* STATED EXERCISE
Return the listing below in full, with every line exactly as it is.

+++

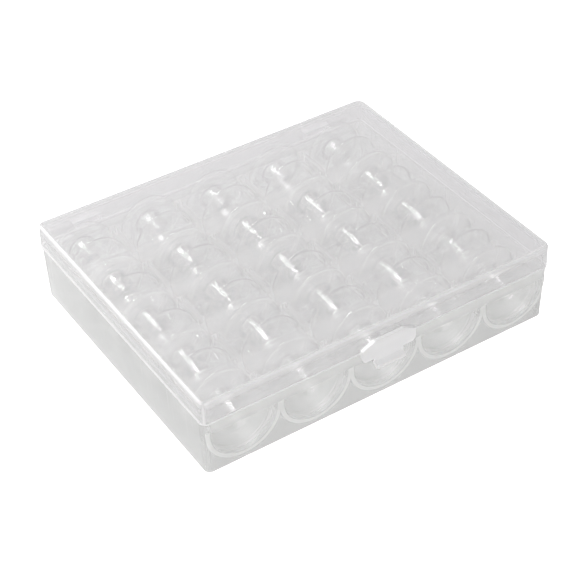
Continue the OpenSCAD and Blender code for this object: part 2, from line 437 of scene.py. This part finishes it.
@dataclass(frozen=True)
class MilkyPlastic:
    """Thin moulded polypropylene that veils what lies behind it.

    Veil is the share of a face that scatters light as haze, and rise how much that
    grows towards a grazing view. Haze throws most of its light forwards, so only the
    share shade of it keeps light from what lies behind. Thick is how white the solid
    latch and knuckles look, rings name the edges painted whiter, a painted highlight
    that partly stands for the thicker plastic there, and cradles is how white the
    cradles' walls, ends and ribs look.
    """

    name: str
    haze: Colour
    edge: Colour
    veil: float
    rise: float
    shade: float
    thick: float
    polish: Polish
    ripple: float
    grain: float
    rings: tuple[EdgeRing, ...]
    cradles: tuple[tuple[str, float], ...] = ()

    INDEX = 1.9
    GRAZING_BLEND = 0.4
    CLOUD_SCALE, CLOUD_SWING = 38.0, 0.08
    SCUFF_SCALE, SCUFF_VEIL, SCUFF_ROUGHNESS = 55.0, 0.04, 0.2
    EDGE_ROUGHNESS = 0.45

    def thickness_and_painted_highlight(self, tree: Tree, effects: Effects, point: bpy.types.NodeSocket) -> bpy.types.NodeSocket:
        """Where the plastic looks whiter: a painted highlight along its edges, partly for the thicker
        plastic there, and its latch, knuckles and cradles.

        Args:
            tree: the material's tree.
            effects: the shared node groups.
            point: the place on the surface.

        Returns:
            A share from 0 to 1.
        """
        thickness_and_painted_highlight: object = 0.0
        if self.cradles:
            normal = tree.add("ShaderNodeTexCoord").outputs["Normal"]
            cradle = tree.group(effects.cradle_edge, Point=point, Normal=normal)
            for name, share in self.cradles:
                thickness_and_painted_highlight = tree.most(thickness_and_painted_highlight, cradle.outputs[name], share)
        # each ring paints a highlight along its edge, partly for the thicker plastic there, and a painted
        # sheen on its upright corners
        for ring in self.rings:
            mask = tree.group(effects.edge_ring, Point=point, Half_Width=ring.half_w,
                              Half_Depth=ring.half_d, Height=ring.height, Reach=ring.reach)
            thickness_and_painted_highlight = tree.most(thickness_and_painted_highlight, mask.outputs["Mask"], ring.thickness_and_painted_highlight)
            thickness_and_painted_highlight = tree.most(thickness_and_painted_highlight, mask.outputs["Corner"], ring.corner)
        return tree.most(thickness_and_painted_highlight, mask.outputs["Proud"], self.thick)

    def material(self, effects: Effects) -> bpy.types.Material:
        """Builds the material.

        Args:
            effects: the shared node groups.

        Returns:
            The new material.
        """
        made, tree = new_material(self.name)
        point = tree.add("ShaderNodeTexCoord").outputs["Object"]
        thickness_and_painted_highlight = self.thickness_and_painted_highlight(tree, effects, point)
        clouds = tree.group(effects.clouds, Point=point, Scale=self.CLOUD_SCALE, Amount=self.CLOUD_SWING)
        scuffs = tree.group(effects.hairlines, Point=point, Scale=self.SCUFF_SCALE).outputs["Mask"]
        skin = tree.group(effects.mould_skin, Point=point, Ripple=self.ripple, Grain=self.grain)
        bump = tree.add("ShaderNodeBump", Height=skin.outputs["Height"], Strength=1.0, Distance=1.0)
        # whiter where the plastic is thick, with painted highlights along the edges
        colour = tree.blend(thickness_and_painted_highlight, self.haze, self.edge)
        facing = tree.add("ShaderNodeLayerWeight", Blend=self.GRAZING_BLEND).outputs["Facing"]
        veil = tree.scaled(facing, 0.0, 1.0, self.veil, self.veil + self.rise)
        veil = tree.sum("MULTIPLY", veil, clouds.outputs["Share"])
        veil = tree.sum("MULTIPLY_ADD", scuffs, self.SCUFF_VEIL, veil)
        veil = tree.sum("MINIMUM", tree.sum("MAXIMUM", veil, thickness_and_painted_highlight), 1.0)
        kept = tree.scaled(lighting(tree), 0.0, 1.0, 1.0, self.shade)
        rough = tree.sum("MULTIPLY_ADD", scuffs, self.SCUFF_ROUGHNESS, self.polish.value)
        body = tree.add("ShaderNodeBsdfPrincipled", Base_Color=colour, IOR=self.INDEX,
                        Roughness=tree.sum("MULTIPLY_ADD", thickness_and_painted_highlight, self.EDGE_ROUGHNESS, rough),
                        Normal=bump.outputs["Normal"], Alpha=tree.sum("MULTIPLY", veil, kept))
        tree.add("ShaderNodeOutputMaterial", Surface=body.outputs[0])
        return made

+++

* RESULT FOR THIS EXERCISE
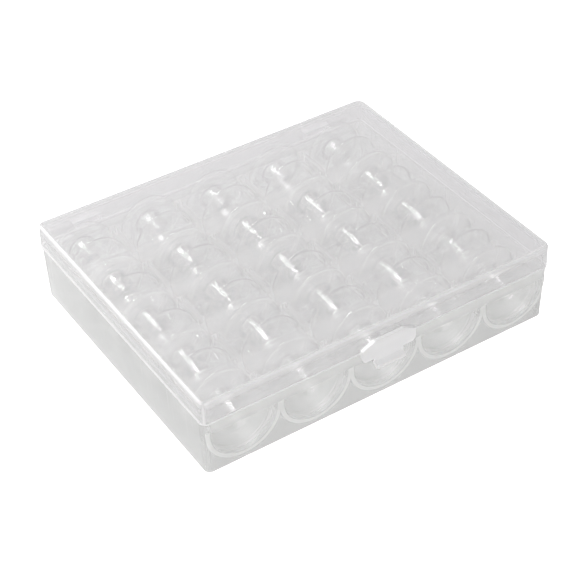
Continue the OpenSCAD and Blender code for this object: part 2, from line 437 of scene.py. This part finishes it.
@dataclass(frozen=True)
class MilkyPlastic:
    """Thin moulded polypropylene that veils what lies behind it.

    Veil is the share of a face that scatters light as haze, and rise how much that
    grows towards a grazing view. Haze throws most of its light forwards, so only the
    share shade of it keeps light from what lies behind. Thick is how white the solid
    latch and knuckles look, rings name the edges painted whiter, a painted highlight
    that partly stands for the thicker plastic there, and cradles is how white the
    cradles' walls, ends and ribs look.
    """

    name: str
    haze: Colour
    edge: Colour
    veil: float
    rise: float
    shade: float
    thick: float
    polish: Polish
    ripple: float
    grain: float
    rings: tuple[EdgeRing, ...]
    cradles: tuple[tuple[str, float], ...] = ()

    INDEX = 1.9
    GRAZING_BLEND = 0.4
    CLOUD_SCALE, CLOUD_SWING = 38.0, 0.08
    SCUFF_SCALE, SCUFF_VEIL, SCUFF_ROUGHNESS = 55.0, 0.04, 0.2
    EDGE_ROUGHNESS = 0.45

    def thickness_and_painted_highlight(self, tree: Tree, effects: Effects, point: bpy.types.NodeSocket) -> bpy.types.NodeSocket:
        """Where the plastic looks whiter: a painted highlight along its edges, partly for the thicker
        plastic there, and its latch, knuckles and cradles.

        Args:
            tree: the material's tree.
            effects: the shared node groups.
            point: the place on the surface.

        Returns:
            A share from 0 to 1.
        """
        thickness_and_painted_highlight: object = 0.0
        if self.cradles:
            normal = tree.add("ShaderNodeTexCoord").outputs["Normal"]
            cradle = tree.group(effects.cradle_edge, Point=point, Normal=normal)
            for name, share in self.cradles:
                thickness_and_painted_highlight = tree.most(thickness_and_painted_highlight, cradle.outputs[name], share)
        # each ring paints a highlight along its edge, partly for the thicker plastic there, and a painted
        # sheen on its upright corners
        for ring in self.rings:
            mask = tree.group(effects.edge_ring, Point=point, Half_Width=ring.half_w,
                              Half_Depth=ring.half_d, Height=ring.height, Reach=ring.reach)
            thickness_and_painted_highlight = tree.most(thickness_and_painted_highlight, mask.outputs["Mask"], ring.thickness_and_painted_highlight)
            thickness_and_painted_highlight = tree.most(thickness_and_painted_highlight, mask.outputs["Corner"], ring.corner)
        return tree.most(thickness_and_painted_highlight, mask.outputs["Proud"], self.thick)

    def material(self, effects: Effects) -> bpy.types.Material:
        """Builds the material.

        Args:
            effects: the shared node groups.

        Returns:
            The new material.
        """
        made, tree = new_material(self.name)
        point = tree.add("ShaderNodeTexCoord").outputs["Object"]
        thickness_and_painted_highlight = self.thickness_and_painted_highlight(tree, effects, point)
        clouds = tree.group(effects.clouds, Point=point, Scale=self.CLOUD_SCALE, Amount=self.CLOUD_SWING)
        scuffs = tree.group(effects.hairlines, Point=point, Scale=self.SCUFF_SCALE).outputs["Mask"]
        skin = tree.group(effects.mould_skin, Point=point, Ripple=self.ripple, Grain=self.grain)
        bump = tree.add("ShaderNodeBump", Height=skin.outputs["Height"], Strength=1.0, Distance=1.0)
        # whiter where the plastic is thick, with painted highlights along the edges
        colour = tree.blend(thickness_and_painted_highlight, self.haze, self.edge)
        facing = tree.add("ShaderNodeLayerWeight", Blend=self.GRAZING_BLEND).outputs["Facing"]
        veil = tree.scaled(facing, 0.0, 1.0, self.veil, self.veil + self.rise)
        veil = tree.sum("MULTIPLY", veil, clouds.outputs["Share"])
        veil = tree.sum("MULTIPLY_ADD", scuffs, self.SCUFF_VEIL, veil)
        veil = tree.sum("MINIMUM", tree.sum("MAXIMUM", veil, thickness_and_painted_highlight), 1.0)
        kept = tree.scaled(lighting(tree), 0.0, 1.0, 1.0, self.shade)
        rough = tree.sum("MULTIPLY_ADD", scuffs, self.SCUFF_ROUGHNESS, self.polish.value)
        body = tree.add("ShaderNodeBsdfPrincipled", Base_Color=colour, IOR=self.INDEX,
                        Roughness=tree.sum("MULTIPLY_ADD", thickness_and_painted_highlight, self.EDGE_ROUGHNESS, rough),
                        Normal=bump.outputs["Normal"], Alpha=tree.sum("MULTIPLY", veil, kept))
        tree.add("ShaderNodeOutputMaterial", Surface=body.outputs[0])
        return made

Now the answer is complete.